In other words: the error correction layer for next-generation AI memory is itself an AI.

Why This Is Stranger Than It Sounds

There’s a version of this story where the punchline is just “AI is eating software.” Sure. But this is different. This isn’t AI automating a business process or accelerating some knowledge work task. This is AI being wired into the functioning of the physical layer that AI runs on.

The dependency is vertical in a way that matters. If the AI doing error correction is even slightly wrong — miscalibrated, undertrained, drifted itself — the reads and writes it’s correcting are corrupted in ways that are nearly impossible to detect downstream. The substrate your model trains on is only as reliable as the model managing the substrate. That’s not a software abstraction problem. That’s a hardware reliability problem that has been pushed one level up and is now somebody else’s machine learning problem.

In my experience, the most fragile systems are the ones where a dependency loop exists but nobody has formally acknowledged it. The loop doesn’t get designed around. It doesn’t get tested. It gets discovered, usually at the worst time.

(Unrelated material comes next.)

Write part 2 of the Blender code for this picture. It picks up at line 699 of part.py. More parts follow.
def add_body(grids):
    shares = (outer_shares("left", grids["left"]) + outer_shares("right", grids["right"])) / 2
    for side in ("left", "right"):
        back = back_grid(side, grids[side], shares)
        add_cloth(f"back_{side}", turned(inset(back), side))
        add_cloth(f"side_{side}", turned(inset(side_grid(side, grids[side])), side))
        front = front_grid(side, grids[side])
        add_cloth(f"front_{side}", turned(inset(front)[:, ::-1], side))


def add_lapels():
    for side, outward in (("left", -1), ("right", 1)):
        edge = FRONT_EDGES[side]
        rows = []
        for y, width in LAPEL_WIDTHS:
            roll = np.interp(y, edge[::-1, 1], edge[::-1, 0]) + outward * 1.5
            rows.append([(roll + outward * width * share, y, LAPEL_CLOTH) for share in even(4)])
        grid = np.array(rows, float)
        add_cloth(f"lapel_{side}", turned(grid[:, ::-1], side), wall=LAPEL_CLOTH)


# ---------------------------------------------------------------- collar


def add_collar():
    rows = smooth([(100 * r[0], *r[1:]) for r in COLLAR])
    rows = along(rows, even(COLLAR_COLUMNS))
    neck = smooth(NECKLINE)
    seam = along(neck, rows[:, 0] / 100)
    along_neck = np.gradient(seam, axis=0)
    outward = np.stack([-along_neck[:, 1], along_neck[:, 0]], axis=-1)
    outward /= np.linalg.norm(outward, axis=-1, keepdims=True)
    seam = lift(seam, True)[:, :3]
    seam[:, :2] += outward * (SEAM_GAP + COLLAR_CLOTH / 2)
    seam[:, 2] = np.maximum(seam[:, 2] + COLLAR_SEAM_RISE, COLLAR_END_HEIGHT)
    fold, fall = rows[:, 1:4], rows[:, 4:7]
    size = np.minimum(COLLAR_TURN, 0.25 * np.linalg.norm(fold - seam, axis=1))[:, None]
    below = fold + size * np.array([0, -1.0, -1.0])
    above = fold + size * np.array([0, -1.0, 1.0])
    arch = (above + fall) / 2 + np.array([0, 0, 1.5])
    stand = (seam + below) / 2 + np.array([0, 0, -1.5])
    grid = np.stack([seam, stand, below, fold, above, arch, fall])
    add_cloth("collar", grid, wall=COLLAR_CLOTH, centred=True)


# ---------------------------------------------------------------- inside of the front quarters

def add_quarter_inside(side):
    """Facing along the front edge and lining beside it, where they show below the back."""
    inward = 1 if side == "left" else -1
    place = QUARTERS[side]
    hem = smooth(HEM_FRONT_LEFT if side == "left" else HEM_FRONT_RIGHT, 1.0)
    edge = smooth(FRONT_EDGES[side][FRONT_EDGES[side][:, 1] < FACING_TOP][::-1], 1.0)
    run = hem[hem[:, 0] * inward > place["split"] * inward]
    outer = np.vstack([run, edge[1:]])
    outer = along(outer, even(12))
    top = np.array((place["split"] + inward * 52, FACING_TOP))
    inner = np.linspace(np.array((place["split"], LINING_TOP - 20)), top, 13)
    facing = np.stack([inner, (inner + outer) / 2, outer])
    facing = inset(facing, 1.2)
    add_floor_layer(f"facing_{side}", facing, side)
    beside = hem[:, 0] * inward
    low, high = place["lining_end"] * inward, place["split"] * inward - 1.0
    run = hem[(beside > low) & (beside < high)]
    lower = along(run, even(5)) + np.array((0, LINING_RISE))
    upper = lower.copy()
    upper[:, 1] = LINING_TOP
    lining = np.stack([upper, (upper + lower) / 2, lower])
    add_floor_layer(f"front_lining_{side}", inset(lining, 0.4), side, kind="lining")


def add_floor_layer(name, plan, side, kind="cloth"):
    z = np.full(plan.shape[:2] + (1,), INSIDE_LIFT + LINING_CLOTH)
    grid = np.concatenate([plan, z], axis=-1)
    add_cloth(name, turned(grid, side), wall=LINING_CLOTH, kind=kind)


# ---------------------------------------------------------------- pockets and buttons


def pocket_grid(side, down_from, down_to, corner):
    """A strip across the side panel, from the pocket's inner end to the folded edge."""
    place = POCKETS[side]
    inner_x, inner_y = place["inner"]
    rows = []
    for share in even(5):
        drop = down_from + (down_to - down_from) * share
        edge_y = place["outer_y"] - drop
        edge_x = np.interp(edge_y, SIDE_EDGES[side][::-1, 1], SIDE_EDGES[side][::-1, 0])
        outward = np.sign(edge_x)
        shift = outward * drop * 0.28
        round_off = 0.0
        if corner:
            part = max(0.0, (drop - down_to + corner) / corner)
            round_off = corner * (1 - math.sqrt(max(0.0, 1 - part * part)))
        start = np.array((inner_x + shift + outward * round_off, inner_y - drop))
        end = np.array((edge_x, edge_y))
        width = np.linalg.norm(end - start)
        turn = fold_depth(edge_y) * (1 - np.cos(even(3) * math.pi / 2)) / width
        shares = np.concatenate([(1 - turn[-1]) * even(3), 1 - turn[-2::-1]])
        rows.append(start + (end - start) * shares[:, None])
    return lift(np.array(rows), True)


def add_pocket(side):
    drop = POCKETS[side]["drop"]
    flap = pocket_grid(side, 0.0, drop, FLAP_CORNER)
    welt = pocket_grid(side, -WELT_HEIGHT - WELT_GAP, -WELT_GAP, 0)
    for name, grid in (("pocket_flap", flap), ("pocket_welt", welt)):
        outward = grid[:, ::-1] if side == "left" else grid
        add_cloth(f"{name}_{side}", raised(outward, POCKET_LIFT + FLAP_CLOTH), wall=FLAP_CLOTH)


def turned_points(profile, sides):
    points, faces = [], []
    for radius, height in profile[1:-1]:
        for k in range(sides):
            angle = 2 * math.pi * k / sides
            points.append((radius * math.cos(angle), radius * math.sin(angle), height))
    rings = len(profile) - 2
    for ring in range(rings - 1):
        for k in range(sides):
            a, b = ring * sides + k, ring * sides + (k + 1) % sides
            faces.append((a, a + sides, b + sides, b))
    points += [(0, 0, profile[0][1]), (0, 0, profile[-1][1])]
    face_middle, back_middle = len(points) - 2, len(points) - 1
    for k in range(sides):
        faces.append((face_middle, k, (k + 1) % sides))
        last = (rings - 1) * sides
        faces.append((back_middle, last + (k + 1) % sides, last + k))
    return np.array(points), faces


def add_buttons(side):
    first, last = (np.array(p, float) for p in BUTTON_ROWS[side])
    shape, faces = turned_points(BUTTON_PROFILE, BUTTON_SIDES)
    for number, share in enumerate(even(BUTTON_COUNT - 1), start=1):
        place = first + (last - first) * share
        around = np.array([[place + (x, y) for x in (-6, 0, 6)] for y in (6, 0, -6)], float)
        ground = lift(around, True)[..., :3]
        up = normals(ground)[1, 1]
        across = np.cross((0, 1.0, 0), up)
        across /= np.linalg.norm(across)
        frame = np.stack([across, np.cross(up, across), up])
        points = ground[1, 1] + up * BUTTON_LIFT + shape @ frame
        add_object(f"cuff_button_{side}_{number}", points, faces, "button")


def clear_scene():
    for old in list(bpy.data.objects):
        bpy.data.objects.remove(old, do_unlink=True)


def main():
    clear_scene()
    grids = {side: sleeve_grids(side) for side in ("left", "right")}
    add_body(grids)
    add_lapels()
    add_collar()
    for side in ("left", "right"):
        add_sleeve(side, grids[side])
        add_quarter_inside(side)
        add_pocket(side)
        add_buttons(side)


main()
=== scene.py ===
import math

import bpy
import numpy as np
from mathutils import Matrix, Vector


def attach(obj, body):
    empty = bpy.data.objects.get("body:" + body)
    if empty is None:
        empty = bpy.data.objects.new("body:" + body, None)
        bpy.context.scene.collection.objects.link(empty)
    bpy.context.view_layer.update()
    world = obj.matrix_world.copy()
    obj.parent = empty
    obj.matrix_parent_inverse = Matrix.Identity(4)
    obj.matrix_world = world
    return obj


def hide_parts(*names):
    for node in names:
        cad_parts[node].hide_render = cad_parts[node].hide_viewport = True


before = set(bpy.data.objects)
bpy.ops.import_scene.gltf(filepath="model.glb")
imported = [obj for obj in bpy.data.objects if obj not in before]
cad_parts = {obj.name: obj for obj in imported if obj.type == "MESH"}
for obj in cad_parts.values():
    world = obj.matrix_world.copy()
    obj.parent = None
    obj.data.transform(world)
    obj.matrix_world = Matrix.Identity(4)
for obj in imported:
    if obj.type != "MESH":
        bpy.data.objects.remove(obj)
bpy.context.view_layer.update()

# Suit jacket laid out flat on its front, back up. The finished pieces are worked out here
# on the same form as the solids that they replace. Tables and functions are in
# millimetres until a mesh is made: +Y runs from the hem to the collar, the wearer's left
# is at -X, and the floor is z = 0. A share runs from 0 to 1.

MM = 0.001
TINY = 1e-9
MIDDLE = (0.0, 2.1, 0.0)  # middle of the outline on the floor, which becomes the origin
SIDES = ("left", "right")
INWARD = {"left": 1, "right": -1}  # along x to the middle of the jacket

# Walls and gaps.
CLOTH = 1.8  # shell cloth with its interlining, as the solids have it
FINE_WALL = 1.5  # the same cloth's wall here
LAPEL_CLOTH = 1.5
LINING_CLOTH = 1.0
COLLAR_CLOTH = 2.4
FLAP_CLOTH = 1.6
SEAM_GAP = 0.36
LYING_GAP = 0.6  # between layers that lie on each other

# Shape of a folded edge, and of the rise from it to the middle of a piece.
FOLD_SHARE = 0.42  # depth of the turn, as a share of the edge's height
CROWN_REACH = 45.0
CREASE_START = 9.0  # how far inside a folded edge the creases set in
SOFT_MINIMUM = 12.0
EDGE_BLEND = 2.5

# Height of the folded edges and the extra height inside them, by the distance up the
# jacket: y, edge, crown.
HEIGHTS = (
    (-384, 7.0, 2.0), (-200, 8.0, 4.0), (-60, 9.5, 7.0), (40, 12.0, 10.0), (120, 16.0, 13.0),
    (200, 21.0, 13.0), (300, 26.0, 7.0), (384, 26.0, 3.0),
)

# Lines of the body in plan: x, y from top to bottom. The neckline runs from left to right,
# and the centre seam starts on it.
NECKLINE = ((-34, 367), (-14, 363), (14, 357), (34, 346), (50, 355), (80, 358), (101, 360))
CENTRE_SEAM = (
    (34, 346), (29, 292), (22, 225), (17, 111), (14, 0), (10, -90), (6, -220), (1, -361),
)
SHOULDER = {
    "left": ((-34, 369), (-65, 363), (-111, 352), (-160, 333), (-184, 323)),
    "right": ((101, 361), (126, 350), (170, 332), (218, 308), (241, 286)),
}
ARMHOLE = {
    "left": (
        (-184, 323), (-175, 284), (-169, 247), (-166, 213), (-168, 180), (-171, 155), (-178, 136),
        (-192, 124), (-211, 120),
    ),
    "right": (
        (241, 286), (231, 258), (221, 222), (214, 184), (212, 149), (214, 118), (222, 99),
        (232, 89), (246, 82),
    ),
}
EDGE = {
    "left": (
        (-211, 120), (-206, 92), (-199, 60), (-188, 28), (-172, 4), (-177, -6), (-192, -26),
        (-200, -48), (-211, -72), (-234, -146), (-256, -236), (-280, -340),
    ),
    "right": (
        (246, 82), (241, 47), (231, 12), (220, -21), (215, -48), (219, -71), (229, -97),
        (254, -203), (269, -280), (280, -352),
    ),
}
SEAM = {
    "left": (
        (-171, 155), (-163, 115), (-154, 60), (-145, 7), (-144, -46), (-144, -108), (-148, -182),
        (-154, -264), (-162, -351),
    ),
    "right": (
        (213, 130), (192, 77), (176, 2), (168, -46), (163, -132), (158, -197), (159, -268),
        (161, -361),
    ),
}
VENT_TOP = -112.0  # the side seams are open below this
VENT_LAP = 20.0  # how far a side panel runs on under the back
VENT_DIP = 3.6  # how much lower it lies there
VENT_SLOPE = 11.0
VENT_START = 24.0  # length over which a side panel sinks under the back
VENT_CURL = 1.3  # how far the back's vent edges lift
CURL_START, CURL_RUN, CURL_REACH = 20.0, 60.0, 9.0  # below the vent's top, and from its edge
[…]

What We’re Actually Building

I think the deep issue here isn’t technical — it’s conceptual. We’ve gotten very comfortable thinking of AI as a layer on top of computing. Software. A thing that runs on the stack. The stack itself is inert, reliable, classical.

That separation is becoming less true. The storage hardware that serves the next generation of large models may not function correctly without a prior generation of models managing it. Which means the stack is no longer inert. It’s learned. And what it has learned may be wrong, may drift, may fail in ways that look statistically normal until they don’t.

The history of computing has a lot of stories about assumptions baked into foundational layers that caused enormous problems decades later. Time zones. Integer overflow. Trust in packet headers. In each case, the assumption seemed reasonable at the time. In each case, the abstraction held until it didn’t.

I don’t know exactly what it means that we’re building AI substrate that requires AI to function. But I’m pretty confident it means something — and I suspect we won’t fully understand what until the loop breaks somewhere critical and we have to trace it all the way back down to the hardware.

What happens when the model managing memory gets things subtly wrong for months before anyone notices?